Material supplied:
====

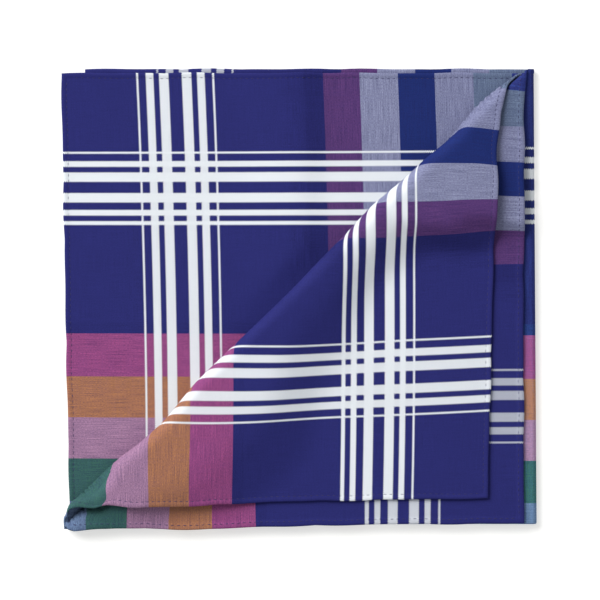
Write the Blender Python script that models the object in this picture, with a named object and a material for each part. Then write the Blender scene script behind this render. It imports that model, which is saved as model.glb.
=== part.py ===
"""A square cotton handkerchief, folded in four, its upper two sheets rolled back over the diagonal.

The cloth is cut flat, thickened, and then bent point by point: in half about its bottom fold,
in half again about its right fold, and last over the soft diagonal roll. Lengths in this
script are millimetres, and the finished mesh is brought to metres.
"""
import math

import bmesh
import bpy
from mathutils import Matrix, Vector

METRES = 0.001

# Cloth: its half width, and its length from the bottom fold to each of its two long hems.
HALF_WIDTH = 225.0
OUTER_LENGTH = 217.0
INNER_LENGTH = 215.0
THICKNESS = 1.0
LAYER_GAP = 0.2
PITCH = THICKNESS + LAYER_GAP

# The two folds that make the packet, as the radius at the middle of what each one turns.
BOTTOM_FOLD = PITCH / 2
RIGHT_FOLD = PITCH
BOTTOM_REACH = math.pi * BOTTOM_FOLD / 2
RIGHT_REACH = math.pi * RIGHT_FOLD / 2

# The packet, and its diagonal from the lower left corner to the upper right one.
WIDTH = HALF_WIDTH - RIGHT_REACH
HEIGHT = OUTER_LENGTH - BOTTOM_REACH
DIAGONAL = math.hypot(WIDTH, HEIGHT)
ACROSS = WIDTH / DIAGONAL
UP = HEIGHT / DIAGONAL

# The roll, at places along the diagonal: its outline beyond the diagonal, the radius of the outer
# and of the inner sheet's curl, the shelf behind the curl, and the slope that leads down from it.
ROLL_COLUMNS = ("along", "edge", "outer", "inner", "shelf", "slope_deg", "bend")
ROLL = (
    (0.0, 2.4, 2.0, 0.7, 0.0, 14.0, 20.0),
    (14.0, 1.8, 3.7, 1.4, 4.0, 16.0, 24.0),
    (32.0, 1.8, 4.9, 2.0, 10.0, 14.0, 40.0),
    (64.0, 1.9, 5.0, 2.4, 18.0, 13.0, 60.0),
    (95.0, 4.4, 5.0, 2.4, 24.0, 13.0, 60.0),
    (150.0, 3.8, 5.0, 2.4, 2.0, 14.0, 60.0),
    (190.0, 4.8, 5.6, 2.6, 0.0, 24.0, 24.0),
    (210.0, 5.7, 6.0, 2.8, 0.0, 22.0, 28.0),
    (235.0, 4.2, 6.0, 3.0, 22.0, 24.0, 22.0),
    (262.0, 3.4, 5.4, 2.6, 46.0, 24.0, 22.0),
    (286.0, 2.0, 3.2, 1.4, 60.0, 17.0, 34.0),
    (310.0, 2.4, 1.8, 0.6, 30.0, 14.0, 30.0),
)

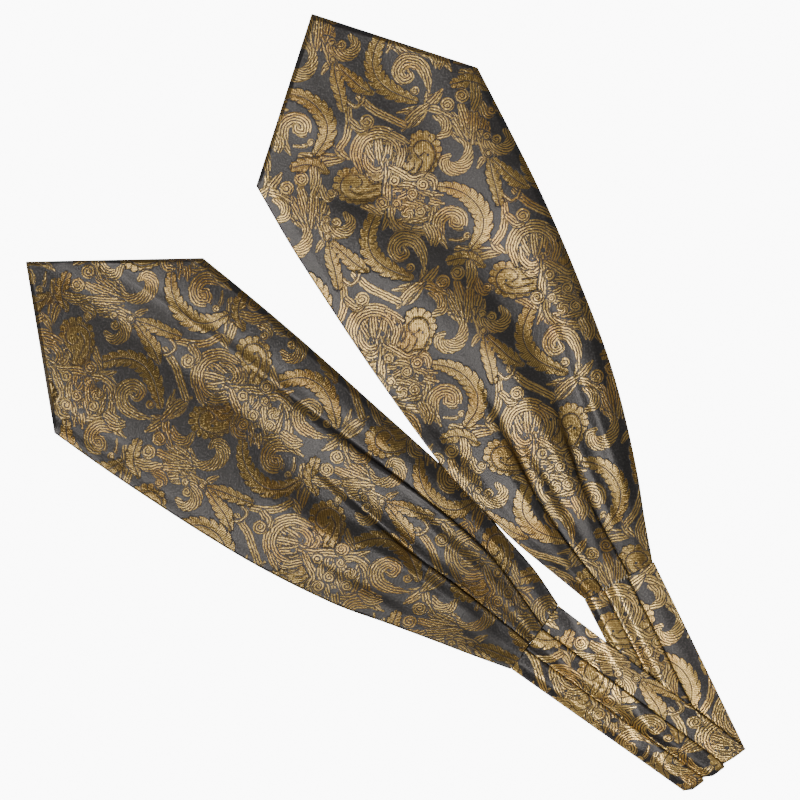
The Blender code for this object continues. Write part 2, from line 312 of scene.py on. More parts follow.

====

What the task requires: In the listing above, find each line with the word "script" and copy it.

Task result:
Write the Blender Python script that models the object in this picture, with a named object and a material for each part. Then write the Blender scene script behind this render. It imports that model, which is saved as model.glb.
script are millimetres, and the finished mesh is brought to metres.